If you decided to seek legal assistance after your arrest, you should have your lawyer with you when you first appear before a judge. If you do not have a lawyer, the judge will tell you of your right to have one. If you ask, the judge will postpone proceedings to allow you reasonable time to get a lawyer.
If you cannot afford to hire a lawyer, ask the judge to appoint one. If someone cannot afford a lawyer, the court is required to appoint a lawyer in all cases where a person is facing the possibility of a jail sentence. This includes any crime, violation of probation, violation of a restraining or stalking order, or extradition to another state.
When you appear before a judge, he or she must tell you the charges against you, give you a written copy of them, and ask for your plea. The judge will usually ask you to plead not guilty, guilty, or no contest to the charge at the first hearing. If you plead not guilty, the court will set a later date for the trial. If you enter a plea of guilty or no contest, the judge will proceed to sentence you.

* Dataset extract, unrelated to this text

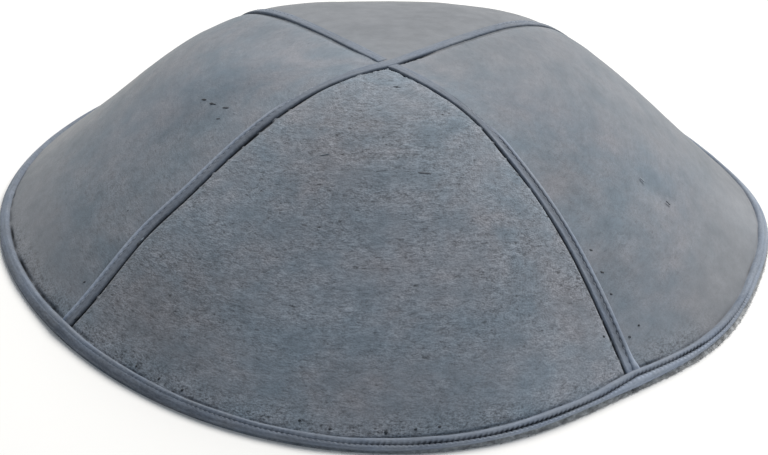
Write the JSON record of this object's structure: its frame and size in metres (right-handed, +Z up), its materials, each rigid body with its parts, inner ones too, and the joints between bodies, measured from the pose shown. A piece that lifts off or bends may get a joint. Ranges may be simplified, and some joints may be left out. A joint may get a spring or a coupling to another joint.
{
  "type": "kippah skullcap",
  "caption": "Shallow brimless suede cap sewn from triangular panels, with narrow folded trims over its seams and round its rim, open underneath.",
  "frame": {"origin": "on the plane of the lower edge, in the middle of the cap's outline", "axes": "+Z up through the crown; -Y towards the front of the cap as pictured; +X to its right in that view"},
  "size_m": [0.1846, 0.1838, 0.0409],
  "materials": {
    "suede": "matt grey suede with a short nap",
    "trim": "smooth matt blue-grey folded strip",
    "thread": "light grey sewing thread"
  },
  "bodies": {
    "root": {"panel_front": "suede", "panel_right": "suede", "panel_back": "suede", "panel_left": "suede", "seam_trim_long": "trim", "seam_trim_front": "trim", "seam_trim_back": "trim", "rim_trim": "trim"}
  },
  "joints": []
}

In most felony cases, a grand jury decides whether or not there is enough evidence to accuse you of a felony. If the grand jury decides that there is not enough evidence, the case may be dismissed or reissued as a misdemeanor. If there is enough evidence of any felony, the grand jury gives the prosecution the authority to issue an indictment.
You may ask to appear before the grand jury when it is considering your case, but you should not do this without your lawyer’s advice. The grand jury does not have to allow you to appear before it.
If the grand jury indicts you, you will be given a copy of the indictment at an arraignment. In most cases, you will be advised to enter a not guilty plea and demand a jury trial. That gives you and your lawyer time to investigate the case, negotiate the best possible settlement, or prepare for trial.